I made to go and he started to bargain, but wouldn’t go lower than 10,000 and since I wouldn’t go higher than 5000, there was no sale. But that didn’t stop the guy who brought me there from following me all the way back to the internet café, now joined by some guy who had come out of nowhere and was offering me a similar bandana for 2500. The pestering was unbelievable. You try to be polite, but what do you do when polite just doesn’t deliver the message. By the time I got to the internet café, I was so pissed off with the two of them that even though the second had dropped his price to 1500 shillings, I just told them I wasn’t buying anything and that was that.

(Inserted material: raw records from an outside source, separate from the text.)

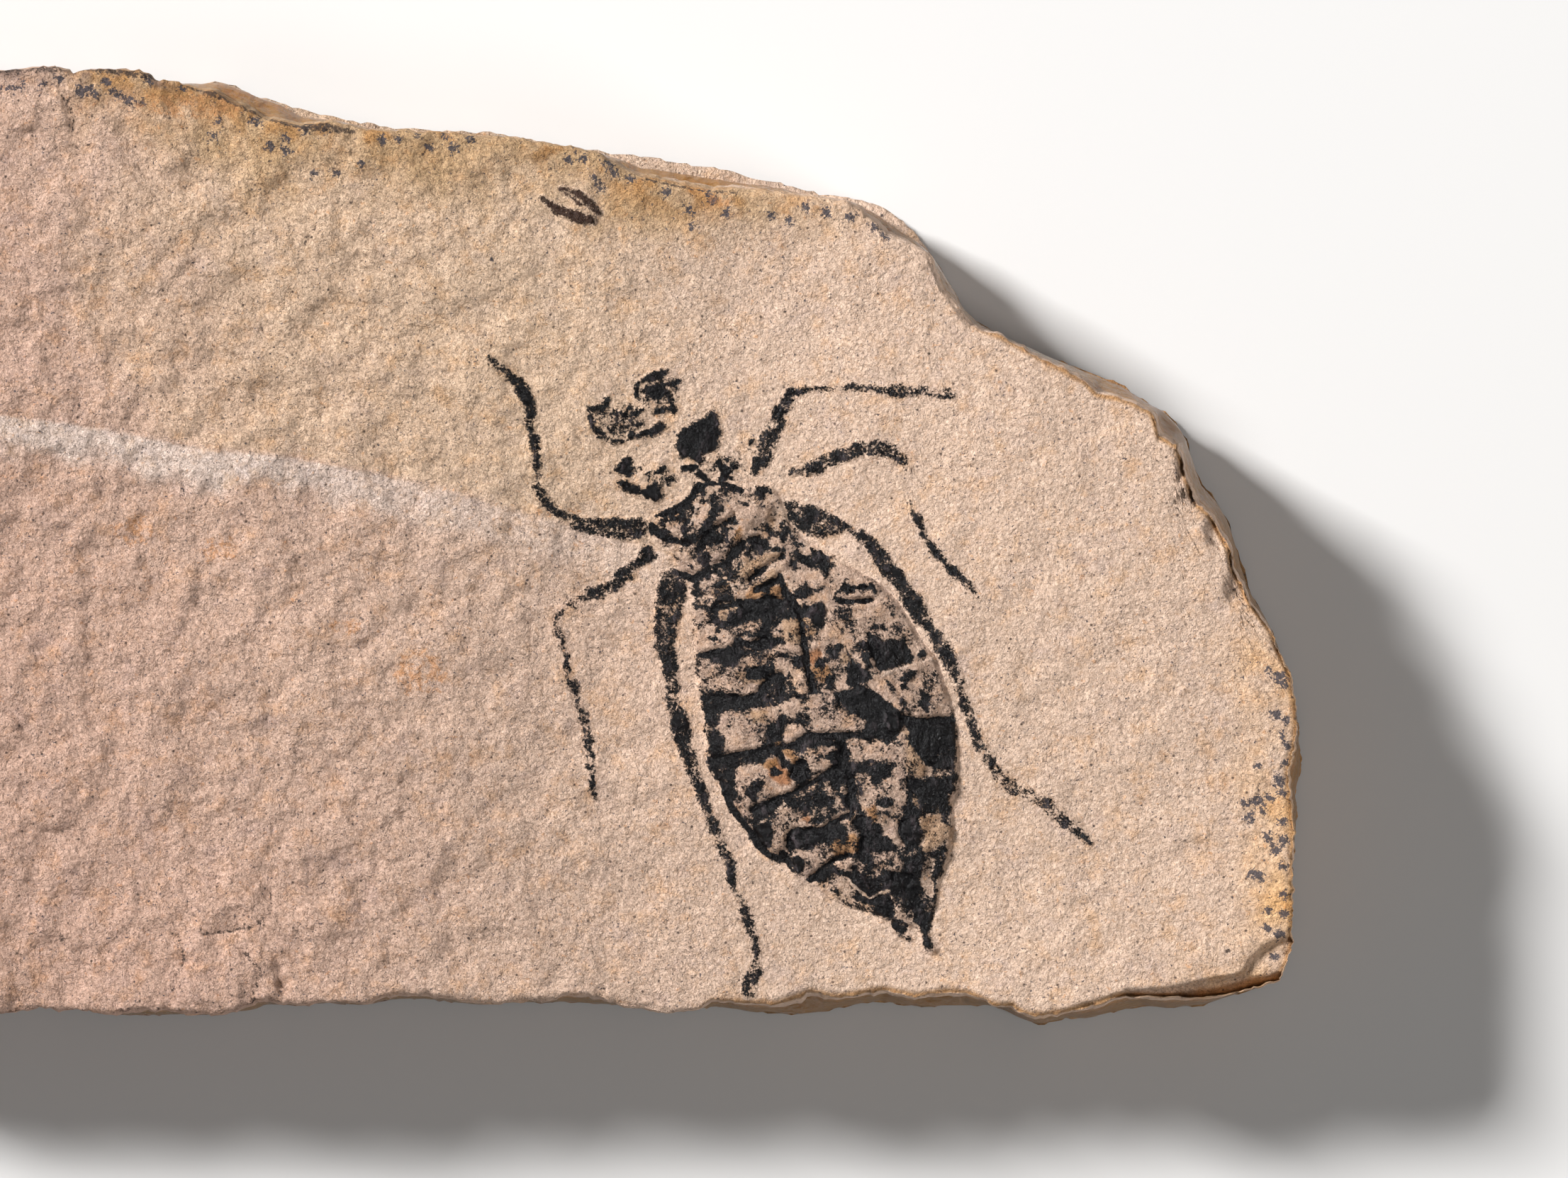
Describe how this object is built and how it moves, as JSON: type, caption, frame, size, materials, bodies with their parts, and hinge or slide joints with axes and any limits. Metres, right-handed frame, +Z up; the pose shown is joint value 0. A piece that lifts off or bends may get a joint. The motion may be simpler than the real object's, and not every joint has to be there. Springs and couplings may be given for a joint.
{
  "type": "fossil dragonfly nymph on a stone slab",
  "caption": "Flattened black dragonfly nymph fossil lying on a broken slab of pale limestone, whose beds are bonded by a clear brown resin layer.",
  "frame": {"origin": "on the ground under the middle of the slab's bounding box", "axes": "+X along the slab's length, towards the right-hand broken edge; +Y towards the nymph's head end of the slab; +Z up, out of the face that carries the nymph"},
  "size_m": [0.0568, 0.0342, 0.0071],
  "materials": {
    "limestone": "dull, finely granular split face, pale pinkish cream with ochre stains",
    "resin": "glossy clear honey-brown resin",
    "cuticle_film": "carbonised black film, satin with glossy spots and ragged edges",
    "shell": "dark brown, satin"
  },
  "bodies": {
    "root": {"backing_plate": "limestone", "resin_layer": "resin", "fossil_plate": "limestone", "nymph_body": "cuticle_film", "head_plate": "cuticle_film", "left_eye": "cuticle_film", "right_eye": "cuticle_film", "mask_leaf": "cuticle_film", "mask_blade": "cuticle_film", "left_front_leg": "cuticle_film", "left_middle_leg": "cuticle_film", "left_hind_leg": "cuticle_film", "right_front_leg": "cuticle_film", "right_middle_leg": "cuticle_film", "right_hind_leg": "cuticle_film", "shell_fragment": "shell"}
  },
  "joints": []
}
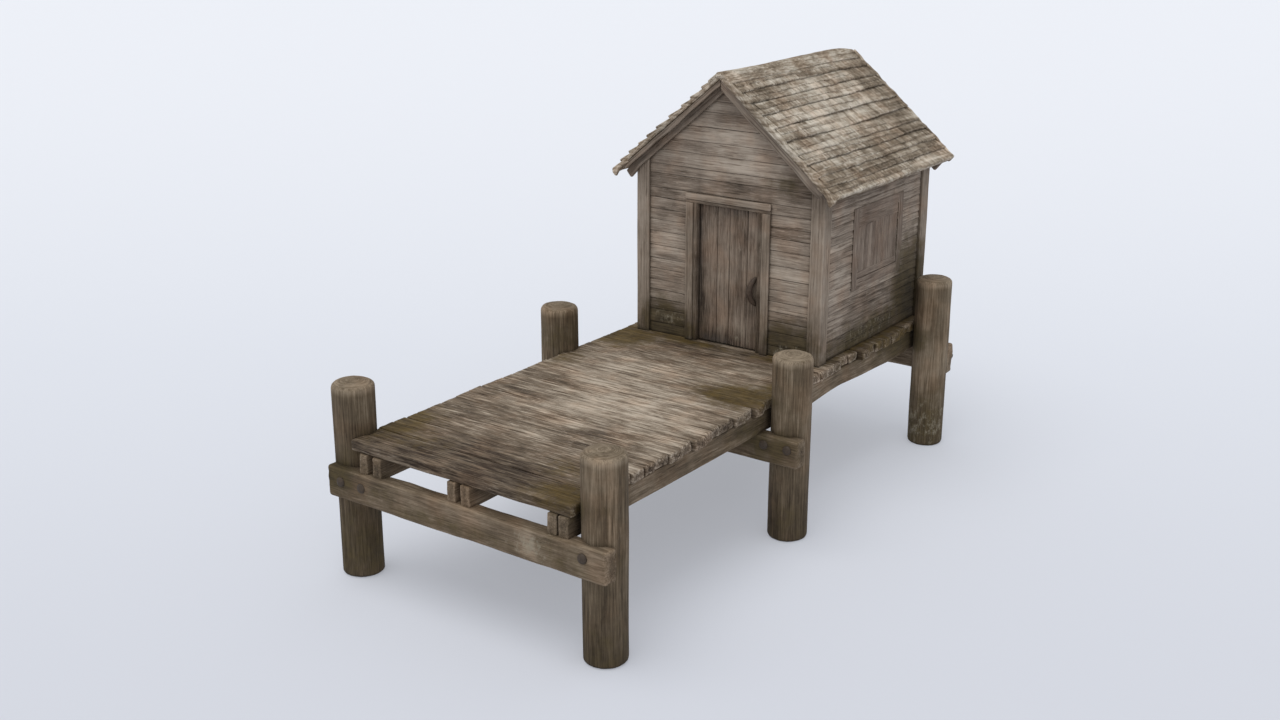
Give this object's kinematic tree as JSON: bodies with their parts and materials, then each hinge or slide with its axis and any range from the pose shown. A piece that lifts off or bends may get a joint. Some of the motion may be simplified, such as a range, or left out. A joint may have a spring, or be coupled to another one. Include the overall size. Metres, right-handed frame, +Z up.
{
  "type": "fishing dock with hut",
  "caption": "Timber fishing dock: a plank deck on log piles with cross-beams, and a gabled shingle-roofed hut with a plank door that swings inward.",
  "frame": {"origin": "on the ground plane under the middle of the whole dock (centre of its bounding box in X and Y, feet of the piles in Z)", "axes": "+Z up, +Y from the open end of the deck towards the back of the hut (longest extent), +X to the right of the hut door as one faces it"},
  "size_m": [3.96, 8.155, 5.164],
  "materials": {
    "pile_logs": "weathered grey-brown log, streaked, mossy at the foot",
    "framing": "weathered rough-sawn timber with moss stains",
    "deck_planks": "worn grey-beige planks with cracks",
    "trim_boards": "weathered corner and casing boards",
    "wall_boards": "weathered horizontal boarding",
    "shutter_boards": "weathered vertical boards",
    "shingles": "sun-bleached split wood shingles",
    "roof_timber": "weathered sawn timber",
    "door_boards": "darker weathered vertical planks",
    "dark_iron": "dark brown rusted iron"
  },
  "bodies": {
    "dock": {"pile_front_left": "pile_logs", "pile_front_right": "pile_logs", "pile_middle_left": "pile_logs", "pile_middle_right": "pile_logs", "pile_back_left": "pile_logs", "pile_back_right": "pile_logs", "cross_beam_front": "framing", "cross_beam_middle": "framing", "cross_beam_back": "framing", "stringers_left": "framing", "stringers_centre": "framing", "stringers_right": "framing", "deck_front": "deck_planks", "hut_floor": "deck_planks", "corner_post_front_left": "trim_boards", "corner_post_front_right": "trim_boards", "corner_post_back_left": "trim_boards", "corner_post_back_right": "trim_boards", "front_wall_left": "wall_boards", "front_wall_right": "wall_boards", "front_gable": "wall_boards", "back_wall": "wall_boards", "left_wall_over_window": "wall_boards", "left_wall_under_window": "wall_boards", "left_wall_beside_window": "wall_boards", "left_window_surround": "shutter_boards", "left_window_shutter": "shutter_boards", "right_wall_over_window": "wall_boards", "right_wall_under_window": "wall_boards", "right_wall_beside_window": "wall_boards", "right_window_surround": "shutter_boards", "right_window_shutter": "shutter_boards", "rafters": "roof_timber", "roof_left": "shingles", "roof_right": "shingles", "ridge_cap": "shingles", "barge_boards_left": "roof_timber", "barge_boards_right": "roof_timber", "door_jamb_left": "trim_boards", "door_jamb_right": "trim_boards", "door_head": "trim_boards", "door_hinge_pintles": "dark_iron"},
    "door": {"door_leaf": "door_boards", "door_pull": "dark_iron", "door_hinge_straps": "dark_iron"}
  },
  "joints": [
    {"name": "door_hinge", "type": "hinge", "parent": "dock", "child": "door", "pos_m": [-0.455, 1.1735, 2.59], "axis": [0, 0, 1], "range_deg": [0, 105]}
  ]
}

I’m sure, as in most 3rd world countries they pester because every sale means a bit more food or whatever, and also because they know that some foreigners will give in to the pestering just to get them off their backs, but I can’t help but wonder if they’d do a whole lot better if they tried to understand that Westerners don’t like to be hounded to death when shopping. That a “no” generally means no. I told them straight out that I had just arrived in Moshi and that I was just looking around for now. When I do get in the mood to buy, I’ll be far less inclined to buy from someone who has hassled me continuously than from someone who has understood me, given me my space, and waited for another day when I might return.
In any case, Moshi’s not that big of a town and the flycatchers remember their pray, so I’m sure that I’ll see these guys again. Time to learn some good Swahili phrases to fend them off.
And after all that, the power never came back at the internet café, and I just had to go home. But not before having to deal with another flycatcher all the way up until the moment I stepped inside the bus. Where’s my @#%$!!# flyswatter?